Are you installing within a container, or on bare metal? Either way, this could be due to a lingering previous install on your system.

It might be worth trying a clean uninstall

pip uninstall apex; 
pip uninstall apex; # (repeat until it says Skipping apex as it is not installed, 
                    # because if you also installed using the old `python setup.py install`, 
                    # you may also have the old files installed at a different location)

then

cd apex_repo;
pip install -v --no-cache-dir --global-option="--cpp_ext" --global-option="--cuda_ext" .
yinwenpeng commented 5 years ago

thanks, it was installed without a container i think. I tried the "uninstall" multiple times, but do not help. The problem still exists

mcarilli commented 5 years ago

@thorjohnsen Have you seen this error before?

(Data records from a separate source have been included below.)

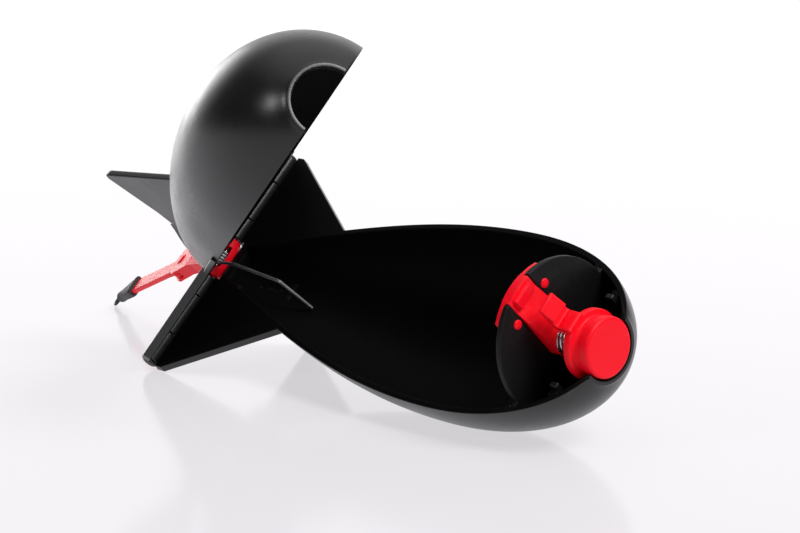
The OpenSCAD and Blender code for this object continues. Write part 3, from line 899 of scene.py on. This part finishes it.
def spring_washer():
    lo, hi = span("spring_washer")
    hole = guide_r + 0.1
    section = rounded([(lo.x, hole), (hi.x, hole), (hi.x, hi.y), (lo.x, hi.y)], 0.12, 3)
    finish_piece(solid("spring_seat_washer", ring(section, 72)), "spring_washer", device,
                 "lower_body", STEEL)


def nose_spring():
    """Compression spring with a closed turn at each end."""
    lo, hi = span("nose_spring")
    wire = hi.y - spring_r
    x0, x1 = lo.x + wire, hi.x - wire
    turns, closed, closed_rise, steps = 5.0, 0.9, 0.18, 36
    path = []
    for i in range(int(turns * steps) + 1):
        t = i / steps
        live = min(max((t - closed) / (turns - 2 * closed), 0.0), 1.0)
        ends = (min(t, closed) + max(t - (turns - closed), 0.0)) / (2 * closed)
        x = x0 + (x1 - x0) * ((1 - closed_rise) * live + closed_rise * ends)
        a = 2 * math.pi * t
        path.append((x, spring_r * math.cos(a), spring_r * math.sin(a)))
    obj = solid("nose_spring_coil", tube(path, wire, 12))
    finish_piece(obj, "nose_spring", device, "lower_body", SPRING, WIRE_SHARP_DEG)
    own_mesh(obj)


# ---------------------------------------------------------------- hinge and opening spring

def hinge_pin():
    end = knuckle_ys[3] + 0.35
    profile = [(-end, 1.0), (-end + 0.2, pin_r), (end - 0.2, pin_r), (end, 1.0)]
    finish_piece(solid("hinge_pin_rod", lathe(profile, 40, "y")), "hinge_pin", device, "lower_body",
                 STEEL)


def pin_caps():
    """A push-on cap on each end of the pin."""
    y = knuckle_ys[3] + 0.15
    cap = lathe([(y, 2.3), (y + 0.12, 2.4), (y + 0.3, 2.4), (y + 0.55, 2.2), (y + 0.75, 1.8),
                 (y + 0.88, 1.2), (y + 0.9, 0.6)], 40, "y")
    finish_piece(solid("hinge_pin_end_caps", joined(*both(cap))), "pin_caps", device, "lower_body",
                 DARK_METAL)


coil_r, wire_r = 2.5, 0.54
leg_y = 2.9
leg_bend, leg_bend_r = (12.7, 3.7), 1.3
lower_leg = [(31.0, -0.6), (35.6, -13.3)]
upper_leg = [(24.0, 9.6)]
leg_start = math.atan2(leg_bend[1], leg_bend[0]) + math.acos(coil_r / math.hypot(*leg_bend))


def leg_path(y, route):
    """Off the top of the coil to a bend, and on to the shell's inner wall."""
    start = (coil_r * math.cos(leg_start), coil_r * math.sin(leg_start))
    return bent([(x, y, z) for x, z in [start, leg_bend] + route], leg_bend_r)


def opening_spring():
    """Coil and lower leg are one wire; the upper leg rides with the upper shell."""
    half = span("opening_spring_coil")[1].y - wire_r
    turns, steps = 3.5, 32
    path = []
    for i in range(int(turns * steps) + 1):
        share = i / (turns * steps)
        t = leg_start - 2 * math.pi * turns * (1 - share)
        path.append((coil_r * math.cos(t), half - 2 * half * share, coil_r * math.sin(t)))
    for node, route, place, body in (
            ("opening_spring_coil", path, device, "lower_body"),
            ("opening_spring_lower_leg", leg_path(-leg_y, lower_leg), device, "lower_body"),
            ("opening_spring_upper_leg", leg_path(leg_y, upper_leg), opened, "upper_body")):
        finish_piece(solid(node + "_wire", tube(route, wire_r)), node, place, body, DARK_WIRE,
                     WIRE_SHARP_DEG)


# ---------------------------------------------------------------- tail hub and arm

pivot = hub.inverted() @ pivot_at / MM
fork_r, fork_hh, fork_gap_hh = 6.2, 2.1, 1.0


def tail_hub():
    """Spool on the hinge pin, with a waisted neck to the fork that takes the arm's head."""
    hw, end_r, mid_r, slot = 6.9, 2.85, 4.7, 3.75
    px, lo, hi = pivot.x, pivot.z - fork_hh, pivot.z + fork_hh
    profile = [(-hw, end_r - 0.3), (-hw + 0.1, end_r - 0.08)]
    profile += [(hw * s, end_r + (mid_r - end_r) * math.cos(math.pi / 2 * s))
                for s in np.linspace(-0.95, 0.95, 25)]
    profile += [(hw - 0.1, end_r - 0.08), (hw, end_r - 0.3)]
    obj = solid("tail_hub_moulding", lathe(profile, 64, "y"))
    body = rounded([(-2, -2.4), (px + 9.5, lo), (px, lo), (px, hi), (px + 9.5, hi), (0, 2.4)],
                   [0, 3, 0, 0, 3, 0])
    waist = rounded([(-1.5, -3.6), (-1.5, 3.6), (-15, 3.7), (px + 3, 5.4), (px + 3, -5.4),
                     (-15, -3.7)], [0, 0, 6, 0, 0, 6], 6)
    neck = kept_within(plate(body, -6, 6, 0.3, "xz"), plate(waist[::-1], -8, 10, 0))
    edge = edge_steps(0.45)
    disc = [(lo + t, fork_r - d) for d, t in edge]
    disc += [(hi - t, fork_r - d) for d, t in reversed(edge)]
    union(obj, neck, moved(lathe(disc, 64, "z"), x=px))
    window = [(0, 0)] + arc((0, 0), 9, -4, 134, 12)
    gap = (pivot.z - fork_gap_hh, pivot.z + fork_gap_hh)
    cut(obj, cylinder(-FAR, FAR, pin_r + 0.06, 40), cylinder(-slot, slot, coil_r + wire_r + 0.4),
        plate(window, -slot, slot, 0, "xz"), moved(cylinder(*gap, fork_r + 0.4, 64, "z"), x=px),
        block((-60, px), (-FAR, FAR), gap), moved(cylinder(-10, FAR, 1.42, 32, "z"), x=px))
    finish_piece(obj, "tail_hub", hub, "hub", RED)


def arm_pivot_pin():
    """A rivet with a domed head on both sides of the fork, as tall as its CAD node."""
    head = [(fork_hh, 1.4), (fork_hh, 2.05), (2.2, 2.1), (2.5, 2.0), (2.75, 1.5), (2.85, 0.7)]
    lo, hi = span("arm_pivot_pin", hub)
    reach = (hi.z - lo.z) / 2 / head[-1][0]
    profile = [(pivot.z + u * (reach if abs(u) > fork_hh else 1), r)
               for u, r in [(-u, r) for u, r in reversed(head)] + head]
    finish_piece(solid("arm_pivot_rivet", moved(lathe(profile, 40, "z"), x=pivot.x)),
                 "arm_pivot_pin", hub, "hub", RED)


def tail_arm():
    """Strap with a round head that turns in the fork."""
    lo, hi = span("tail_arm", arm)
    half, head = 2.8, hi.y
    neck = math.degrees(math.asin(half / head)) + 8
    outline = arc((0, 0), head, neck - 180, 180 - neck, 48)
    outline += rounded([(-head - 3.2, half + 0.25), (-11, half), (lo.x, half), (lo.x, -half),
                        (-11, -half), (-head - 3.2, -half - 0.25)], [2, 4, 0.5, 0.5, 4, 2], 6)
    obj = solid("tail_arm_strap", plate(outline, lo.z, hi.z, 0.32))
    cut(obj, cylinder(-5, 5, 1.46, 32, "z"))
    finish_piece(obj, "tail_arm", arm, "arm", RED)


def arm_boot():
    """Soft boot pulled over the strap's end, necked down to the swivel."""
    lo, hi = span("arm_boot", boot)
    sides = 48
    # share of the length from the wide end, half width, half height, squareness
    stations = [(0.0, 3.1, 1.45, 6), (0.012, 3.35, 1.62, 6), (0.03, 3.5, 1.75, 6),
                (0.12, 3.5, 1.75, 6), (0.16, 3.38, 1.7, 5), (0.26, 3.3, 1.68, 5),
                (0.42, 2.95, 1.72, 4), (0.58, 2.5, 1.8, 3), (0.72, 2.1, 1.85, 2.4),
                (0.80, 1.95, 1.88, 2), (0.84, 1.9, 1.9, 2), (0.97, 1.88, 1.88, 2),
                (0.992, 1.8, 1.8, 2), (1.0, 1.62, 1.62, 2)]
    rings = []
    for share, wide, high, power in stations:
        x = hi.x - share * (hi.x - lo.x)
        row = []
        for i in range(sides):
            t = 2 * math.pi * i / sides
            c, s = math.cos(t), math.sin(t)
            row.append((x, wide * math.copysign(abs(c) ** (2 / power), c),
                        high * math.copysign(abs(s) ** (2 / power), s)))
        rings.append(row)
    finish_piece(solid("arm_boot_rubber", loft(rings)), "arm_boot", boot, "arm", RUBBER)


def swivel_barrel():
    lo, hi = span("swivel_barrel", boot)
    profile = [(lo.x, 0.78), (lo.x, 1.05), (lo.x + 0.12, 1.22), (lo.x + 0.3, 1.29),
               (lo.x + 2.0, 1.29), (hi.x, 1.29)]
    finish_piece(solid("swivel_barrel_sleeve", lathe(profile, 40)), "swivel_barrel", boot, "arm",
                 STEEL)


def line_eye():
    """Ring that the line is tied to, on a shank that turns in the swivel."""
    lo, hi = span("line_eye", boot)
    out_r, in_r = (hi.y - lo.y) / 2, 1.6
    thick = (out_r - in_r) / 2
    centre = lo.x + out_r
    turns = [2 * math.pi * i / 20 for i in range(20)]
    section = [(0.55 * math.sin(t), (out_r + in_r) / 2 + thick * math.cos(t)) for t in turns]
    obj = solid("line_eye_ring", moved(ring(section, 64, "z"), x=centre))
    shank = [(centre + in_r + 0.25, 0.4), (centre + in_r + 0.4, 0.66), (hi.x - 0.2, 0.66),
             (hi.x, 0.5)]
    union(obj, lathe(shank, 32))
    finish_piece(obj, "line_eye", boot, "eye", DARK_METAL)


for build in (lower_shell, upper_shell, bulkhead, latch_cradle, cradle_rivets, nose_button,
              trigger_stem, stem_clip, spring_washer, nose_spring, hinge_pin, pin_caps,
              opening_spring, tail_hub, arm_pivot_pin, tail_arm, arm_boot, swivel_barrel, line_eye):
    build()


# ---------------------------------------------------------------- studio

def floor():
    """A wide pale floor with a slight glow, so that it stays even from all sides."""
    reach = 9.0
    mesh = bpy.data.meshes.new("studio_floor")
    mesh.from_pydata([(-reach, -reach, 0), (reach, -reach, 0), (reach, reach, 0),
                      (-reach, reach, 0)], [], [(0, 1, 2, 3)])
    obj = bpy.data.objects.new("studio_floor", mesh)
    bpy.context.scene.collection.objects.link(obj)
    n = Nodes("pale_acrylic")
    gloss = n.ramp(n.noise(9.0, 2.0), 0.3, 0.7, 0.10, 0.16)
    n.set(colour=colour(0.2, 0.196, 0.202), rough=gloss, specular=0.05)
    n.shader.inputs["Emission Color"].default_value = colour(0.985, 0.965, 1.0)
    n.shader.inputs["Emission Strength"].default_value = 0.62
    mesh.materials.append(n.material)


def softbox(name, at, aim, side, power):
    """A square softbox in metres and watts, pointed at aim."""
    light = bpy.data.lights.new(name, "AREA")
    light.shape = "RECTANGLE"
    light.size = light.size_y = side
    light.energy = power
    obj = bpy.data.objects.new(name, light)
    obj.location = at
    obj.rotation_mode = "QUATERNION"
    obj.rotation_quaternion = (Vector(aim) - Vector(at)).to_track_quat("-Z", "Y")
    bpy.context.scene.collection.objects.link(obj)


def studio_world():
    """Surround that is bright overhead and on the object's far left, and dim elsewhere."""
    world = bpy.data.worlds.new("studio")
    world.use_nodes = True
    tree = world.node_tree
    sky = tree.nodes["Background"]
    place = tree.nodes.new("ShaderNodeTexCoord").outputs["Generated"]

    def along(way, lo, hi, to_lo, to_hi):
        dot = tree.nodes.new("ShaderNodeVectorMath")
        dot.operation = "DOT_PRODUCT"
        tree.links.new(place, dot.inputs[0])
        dot.inputs[1].default_value = way
        return smooth_ramp(tree, dot.outputs["Value"], lo, hi, to_lo, to_hi)

    brighter = tree.nodes.new("ShaderNodeMath")
    brighter.operation = "MAXIMUM"
    tree.links.new(along((-0.75, 0.66, 0.0), 0.62, 0.94, 0.05, 1.0), brighter.inputs[0])
    tree.links.new(along((0.0, 0.25, 0.97), 0.45, 0.95, 0.05, 0.9), brighter.inputs[1])
    tree.links.new(brighter.outputs[0], sky.inputs["Strength"])
    sky.inputs["Color"].default_value = colour(1.0, 0.985, 1.0)
    bpy.context.scene.world = world


def studio_camera():
    """The camera stands beyond the nose, to its right and above, in the device frame."""
    data = bpy.data.cameras.new("camera")
    data.lens, data.sensor_width = 117.15, 36.0
    data.clip_start, data.clip_end = 0.05, 50.0
    stand = Vector((635.718, -230.546, 453.918)) * MM
    forward = Vector((-0.73653, 0.31732, -0.59735)).normalized()
    right = Vector((0.66097, 0.52518, -0.53600))
    right = (right - right.dot(forward) * forward).normalized()
    obj = bpy.data.objects.new("camera", data)
    obj.matrix_world = device @ basis(right, right.cross(forward), -forward, stand)
    bpy.context.scene.collection.objects.link(obj)
    bpy.context.scene.camera = obj


floor()
studio_world()
studio_camera()
softbox("key_box", (1.2, 0.1, 1.3), (0.05, 0, 0.04), 0.7, 24)
softbox("side_box", (-0.13, -1.36, 0.85), (0, 0, 0.08), 0.34, 3.2)
softbox("left_box", (-1.52, 0.49, 0.27), (0, 0, 0.06), 0.5, 3.0)
bpy.context.scene.view_settings.view_transform = "Standard"
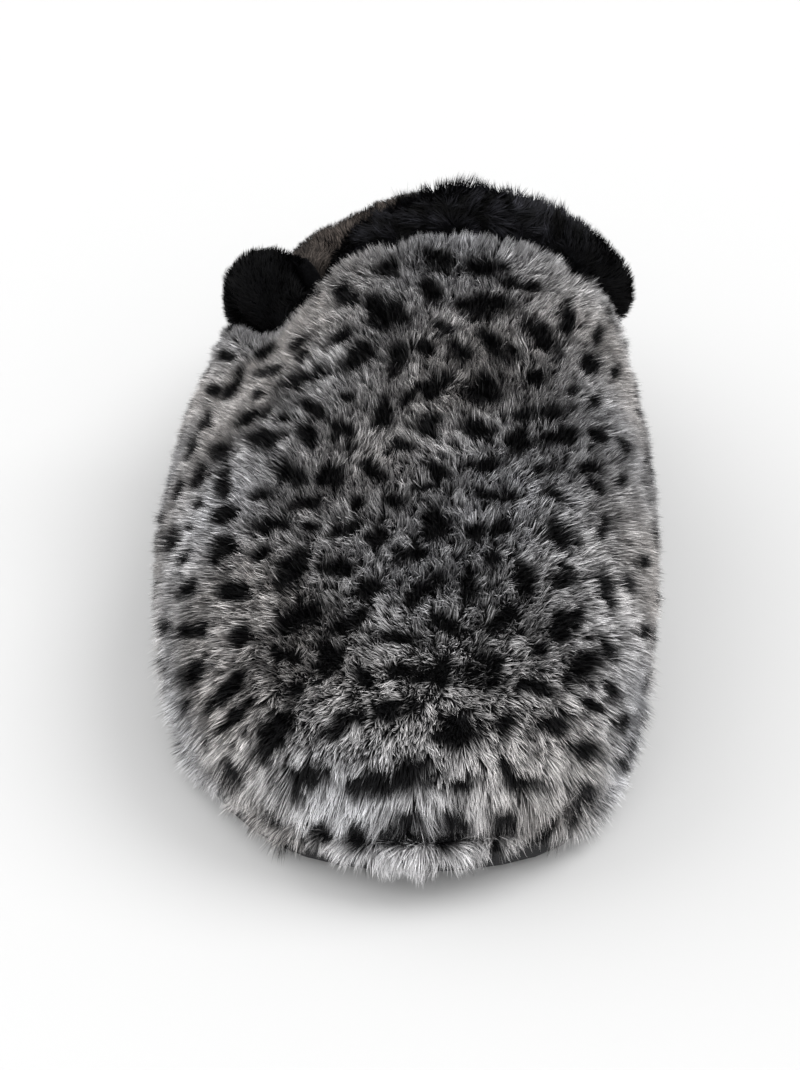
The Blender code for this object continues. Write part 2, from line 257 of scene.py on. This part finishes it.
def unit(rows):
    """Rows scaled to a length of one."""
    return rows / np.maximum(np.linalg.norm(rows, axis=1), 1e-9)[:, None]


def drift(points, width, seed):
    """Three soft fields over the points, each from about -1 to 1, that change over about this width."""
    dice = np.random.default_rng(seed)
    total = np.zeros((len(points), 3))
    for _ in range(10):
        way = dice.normal(size=3)
        way *= 2 * pi / width * dice.uniform(0.5, 1.3) / np.linalg.norm(way)
        total += np.sin((points @ way)[:, None] + dice.uniform(0, 2 * pi, 3))
    return total * 0.42


def nearest(centres, points):
    """The number of the nearest centre for each point."""
    tree = KDTree(len(centres))
    for k, centre in enumerate(centres):
        tree.insert(centre, k)
    tree.balance()
    return np.array([tree.find(point)[1] for point in points])


def distances(mesh, points):
    """How far each point is from a mesh."""
    near = BVHTree.FromBMesh(mesh).find_nearest
    return np.array([near(Vector(p))[3] for p in points])


def lay_strands(root, normal, flow, lean, length, tuft, gather, dice):
    """The tip of each strand. It leans along the nap, and is gathered with its neighbours' into a tuft."""
    flow = unit(flow - normal * (flow * normal).sum(axis=1)[:, None])
    aside = np.cross(normal, flow)
    centre = root[::tuft]
    which = nearest(centre, root)
    twist = dice.normal(0, 0.40, len(centre))[which] + dice.normal(0, 0.30, len(root))
    stoop = lean + dice.normal(0, 0.12, len(centre))[which] + dice.normal(0, 0.13, len(root))
    way = flow * np.cos(twist)[:, None] + aside * np.sin(twist)[:, None]
    length = length * (1 + dice.normal(0, 0.08, len(centre))[which] + dice.normal(0, 0.12, len(root)))
    tip = root + (normal * np.cos(stoop)[:, None] + way * np.sin(stoop)[:, None]) * length[:, None]
    return tip + (tip[::tuft][which] - tip) * gather


def strand_piece(name, root, tip, normal, wide, colours, finish):
    """Flat pointed strands as one mesh, each with a colour at its root and at its tip."""
    dice = np.random.default_rng(7)
    count = len(root)
    along = unit(tip - root)
    side = np.cross(along, unit(normal + dice.normal(0, 0.5, (count, 3))))
    side = unit(side) * (0.5 * wide)
    points = np.stack([root - side, root + side, tip], axis=1).reshape(-1, 3)
    made = mesh_piece(name, points, np.arange(3 * count).reshape(-1, 3), finish)
    shade = np.ones((count, 3, 4), np.float32)
    shade[:, 0:2, :3] = colours[0][:, None]
    shade[:, 2, :3] = colours[1]
    made.data.attributes.new("dye", "FLOAT_COLOR", "POINT").data.foreach_set("color", shade.ravel())
    face_way = np.cross(side, along)
    face_way *= np.sign((face_way * normal).sum(axis=1))[:, None]
    smooth = unit(unit(face_way) + normal * 0.8)
    made.data.normals_split_custom_set_from_vertices(np.repeat(smooth, 3, axis=0))
    across = int(np.ceil(np.sqrt(count)))
    cell = np.stack([np.arange(count) % across, np.arange(count) // across], axis=1)
    place = (cell[:, None] + np.array(STRAND_CORNERS)) / across
    made.data.uv_layers.new(name="OFBake").uv.foreach_set("vector", place.astype(np.float32).ravel())
    return made


def dyed_fibre(name, roughness, specular):
    """Fibre that takes its colour from the dye on each strand."""
    made = material(name, "#808080", roughness, specular)
    tree = made.node_tree
    shader = tree.nodes["Principled BSDF"]
    dye = add_node(tree, "ShaderNodeAttribute", {"attribute_name": "dye"}, {})
    tree.links.new(dye.outputs["Color"], shader.inputs["Base Color"])
    return made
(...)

mcarilli commented 5 years ago

One random possibility that occurs to me is that you are somehow compiling with a version of nvcc that is different from the cuda runtime library that the application is attempting to load when you execute it. Can you give me the results of these three commands:

nvcc --version
which nvcc
echo $LD_LIBRARY_PATH

Also, add print(torch.utils.cpp_extension.CUDA_HOME) here https://github.com/NVIDIA/apex/blob/master/setup.py#L38 then run the install and see what it prints, so we know where the install script itself is looking to find nvcc.

yinwenpeng commented 5 years ago

Thanks. It shows as follows:

nvcc --version

nvcc: NVIDIA (R) Cuda compiler driver Copyright (c) 2005-2018 NVIDIA Corporation Built on Tue_Jun_12_23:07:04_CDT_2018 Cuda compilation tools, release 9.2, V9.2.148

which nvcc

/usr/local/cuda/bin/nvcc

echo $LD_LIBRARY_PATH :/usr/local/cuda/lib64:/usr/local/cuda/extras/CUPTI/lib64:/usr/local/cudnn/lib64

add print(torch.utils.cpp_extension.CUDA_HOME) here https://github.com/NVIDIA/apex/blob/master/setup.py#L38

/usr/local/cuda

So, what's wrong there? thanks

mcarilli commented 5 years ago

That looks reasonable...My suspicion is that the version of Pytorch installed on your system does not match the version of Cuda installed on your system. Can you also print torch.version.cuda right next to print(torch.utils.cpp_extension.CUDA_HOME) at line 38 of setup.py?

Other people have had similar issues with extensions: https://github.com/jwyang/faster-rcnn.pytorch/issues/190 https://github.com/open-mmlab/mmdetection/issues/66#issuecomment-434165962 This one looks like the most helpful: https://github.com/rusty1s/pytorch_scatter/issues/19 https://github.com/rusty1s/pytorch_scatter/issues/19#issuecomment-449735614

Maybe you can fix the issue by uninstalling pytorch (run pip uninstall torch repeatedly until it says torch is not installed), uninstalling apex (run pip uninstall apex repeatedly until it says it's not installed), then either rebuilding Pytorch from source, or conda installing again and making sure it matches the version of Cuda you have on bare metal. Afterwards, reinstall Apex and see if it works. Sorry for the annoyance but like I said, this seems to be an issue other people have had, and it does not seem like an issue with Apex in particular.

sullyinc commented 3 months ago

Encountered this too, even after reinstalling cuda with matching nvcc and torch.version.cuda versions. Given that pip --version on my machine was version 23.0.1, I was using the pip command listed in the README for pip < 23.1:

# if pip >= 23.1 [...]
[...]
# otherwise
pip install -v --disable-pip-version-check --no-cache-dir --no-build-isolation --global-option="--cpp_ext" --global-option="--cuda_ext" ./

However, this would strangely result in a python-only build, without compiling the C sources. The install would still succeed and display

Successfully built apex
Installing collected packages: apex

However, attempting to import and use it in running application code would give the error:

ModuleNotFoundError: No module named 'fused_layer_norm_cuda'

Inspecting the pip install more closely, this warning appeared near the top:

WARNING: Implying --no-binary=:all: due to the presence of --build-option / --global-option / --install-option. Consider using --config-settings for more flexibility.

After trial and error, I tried the other install command from the README meant for pip >= 23.1, and that worked. Both python and C sources were compiled and importable/usable from running application code.

# if pip >= 23.1 (ref: https://pip.pypa.io/en/stable/news/#v23-1) which supports multiple `--config-settings` with the same key... 
pip install -v --disable-pip-version-check --no-cache-dir --no-build-isolation --config-settings "--build-option=--cpp_ext" --config-settings "--build-option=--cuda_ext" ./

I haven't dug into why there are separate install instructions for pip <=> 23.1, but that might need another look. Let me know if I can provide other info to help.